Saltar para: Post [1], Pesquisa e Arquivos [2]

CINERAMA

CRÍTICA E OPINIÃO SOBRE CINEMA

CINERAMA

CRÍTICA E OPINIÃO SOBRE CINEMA

Elizabeth: The Golden Age **1/2

06.11.07, Rita

Realização: Shekhar Kapur. Elenco: Cate Blanchett, Geoffrey Rush, Clive Owen, Abbie Cornish, Samantha Morton, Jordi Mollà, Rhys Ifans, Tom Hollander, Vidal Sancho. Nacionalidade: Reino Unido / França, 2007.





O realizador Shekhar Kapur volta a reunir-se com Cate Blanchett e Geoffrey Rush na sequela do filme de 1998 “Elizabeth” (repete-se igualmente Michael Hirst no argumento, Jill Bilcock na montagem e Alexandra Byrne no guarda-roupa), que focava a juventude da rainha inglesa e a sua ascensão ao trono após a morte da sua meia-irmã Mary Tudor. Em “Elizabeth: The Golden Age”, a filha de Henrique VIII e de Ana Bolena (decapitada quando Elizabeth tinha apenas 3 anos) detém já o firme controlo da coroa britânica. Criada no seio da igreja protestante anglicana, Elizabeth (Cate Blanchett) enfrenta a conspiração urdida pela sua prima católica Mary Stuart, rainha da Escócia (Samantha Morton), a segunda na linha de ascensão ao trono, e pelo seu ex-cunhado, o príncipe espanhol Filipe II (Jordi Mollà), anteriormente casado com Mary Tudor.


Em 1585, a Espanha ameaça a Inglaterra com a Inquisição, revoltada numa medida igualmente violenta com a pirataria de que são alvo os barcos espanhóis.

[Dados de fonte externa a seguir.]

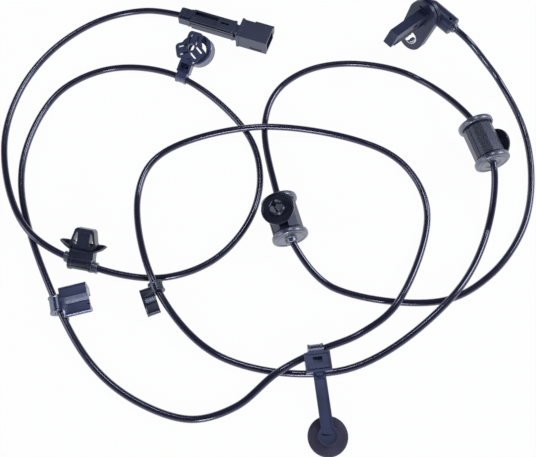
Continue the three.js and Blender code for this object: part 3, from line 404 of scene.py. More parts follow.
def settle(name, form, place, material, rounding=0.35):
    """Brings a form in millimetres to its place in metres, with softly rounded edges."""
    bmesh.ops.transform(form, matrix=place @ Matrix.Scale(0.001, 4), verts=form.verts)
    mesh = mesh_of(name, form)
    mesh.shade_smooth()
    mesh.materials.append(material)
    piece = add_object(name, mesh)
    if rounding:
        edges = piece.modifiers.new("edges", "BEVEL")
        edges.width = rounding * 0.001
        edges.segments = 3
        edges.limit_method = "ANGLE"
        edges.angle_limit = math.radians(32)
        edges.harden_normals = True
    else:
        mesh.set_sharp_from_angle(angle=math.radians(32))
    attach(piece, "root")
    return piece


def add_gloss(material, noise, low, high):
    """Lets the roughness follow a noise."""
    gloss = material.node_tree.nodes.new("ShaderNodeMapRange")
    gloss.inputs["To Min"].default_value = low
    gloss.inputs["To Max"].default_value = high
    material.node_tree.links.new(noise, gloss.inputs["Value"])
    drive(material, gloss.outputs[0], "Roughness")


def moulded(name, dark, light, roughness, patch=35, grain=900, depth=0.015, gloss_index=1.5, coat=0,
            sheen=0.2):
    """Moulded plastic or rubber: a cloudy tone, a fine grain and a roughness that varies a little."""
    material = blank(name, {
        "IOR": gloss_index, "Coat Weight": coat, "Coat Roughness": 0.3, "Coat IOR": 1.9,
        "Specular Tint": (0.66, 0.74, 1, 1), "Sheen Weight": sheen, "Sheen Roughness": 0.45,
        "Sheen Tint": (0.70, 0.74, 1, 1)})
    spot = material.node_tree.nodes.new("ShaderNodeTexCoord").outputs["Object"]
    cloud = add_noise(material, spot, patch, 4)
    add_tone(material, cloud, dark, light, 0.35, 0.7)
    add_gloss(material, cloud, roughness - 0.06, roughness + 0.08)
    add_bump(material, add_noise(material, spot, grain), depth, 0.0003)
    return material


head_plastic = moulded("head_plastic", (0.013, 0.016, 0.040), (0.031, 0.037, 0.086), 0.38, gloss_index=1.6,
                       coat=0.1, sheen=0.1)
lean = math.degrees(math.asin((flange_radius - ear_radius) / ear_distance))
teardrop = (arc(0, 0, flange_radius, lean, 180 - lean, 40)
            + arc(0, -ear_distance, ear_radius, 180 - lean, 360 + lean, 36))
flange = turn(slab(teardrop, -flange_thickness, 0), "Z", ear_turn)
rear_body = rod(rear_body_radius, boss_axis + rear_body_sunk, -flange_thickness / 2)
boss_profile = [*arc(0, 0, boss_radius, -90, 0, 12), (boss_radius, boss_length - 0.5),
                (boss_radius - 0.5, boss_length), (0, boss_length)]
boss = shift(turned_along_x(boss_profile, 64), 0, 0, boss_axis)


def nose_bar(inset, tip):
    """The nose, or the room inside it: an outline in Y and Z across the nose's width."""
    half = nose_depth / 2 - inset
    side = [(boss_axis, half), (tip, half), (tip + nose_slant, -half), (boss_axis, -half)]
    bar = slab(side, -nose_width / 2 + inset, nose_width / 2 - inset)
    return turn(bar, "Y", -90)


nose = nose_bar(0, nose_length)
nose_room = nose_bar(nose_wall, nose_length - 1.6)
rail = block((nose_width + 1.4, 0.7, nose_length), (0, -nose_depth / 2 + 0.35, nose_length / 2))
second_rail = block((nose_width + 0.9, 0.6, nose_length - 4),
                    (0, -nose_depth / 2 + 1.9, nose_length / 2 - 2))
fin = block((2.2, 1.4, 15), (-(nose_width + 2.2) / 2 + 0.35, -0.7, 24.5))
root = block((nose_width + 3.4, nose_depth + 2.6, 1.6), (0, 0, 0.2))
groove = turned([(flange_radius - 0.9, -3.85), (flange_radius + 2, -3.85), (flange_radius + 2, -2.75),
                 (flange_radius - 0.9, -2.75)], 72, ring=True)
trim(groove, (0, 0.01, 0), (0, -1, 0))
ear_bore = turn(shift(rod(ear_hole, -flange_thickness - 1, 1), 0, -ear_distance, 0), "Z", ear_turn)
boss_bore_room = shift(turn(rod(boss_bore, -nose_width / 2, boss_length + 1, 36), "Y", 90),
                       0, 0, boss_axis)
slot_cut = turn(slab(arc(0, 1.2, 1.5, 0, 180, 8) + arc(0, -1.2, 1.5, 180, 360, 8), -1, 1), "Y", 90)
shift(turn(slot_cut, "X", 90), nose_width / 2, 0.4, nose_slot_height)
pin_hole = shift(turn(rod(1.1, 0, boss_radius + 1, 20), "X", pin_hole_turn),
                 boss_length - pin_hole_inset, 0, boss_axis)
housing = settle("head_moulding", fit([flange, rear_body, boss, nose, rail, second_rail, fin, root],
                                      [ear_bore, boss_bore_room, nose_room, groove, slot_cut, pin_hole]),
                 head_place, head_plastic)
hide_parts("sensor_housing")

# The bush pressed into the ear is rolled from bright plated steel strip, with a closed seam and chamfered
# mouths, so that the bolt clamps on metal.
bush_radius = 6
bush_wall = 1
bush_proud = 0.4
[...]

Um desses piratas é Walter Raleigh (Clive Owen), um explorador e aventureiro que, com tabaco, batatas e o recém-descoberto território da Virgínia (assim nomeado em honra da Rainha Virgem), cai nas graças de Elizabeth. Impedida (ou incapaz) de materializar a atracção que sente por Raleigh, Elizabeth resolve mantê-lo perto de si tornando-o Sir e chefe da sua guarda pessoal e empurrando-o, inadvertidamente, para os braços da sua aia, Elizabeth Throckmorton (Abbie Cornish, “Candy”).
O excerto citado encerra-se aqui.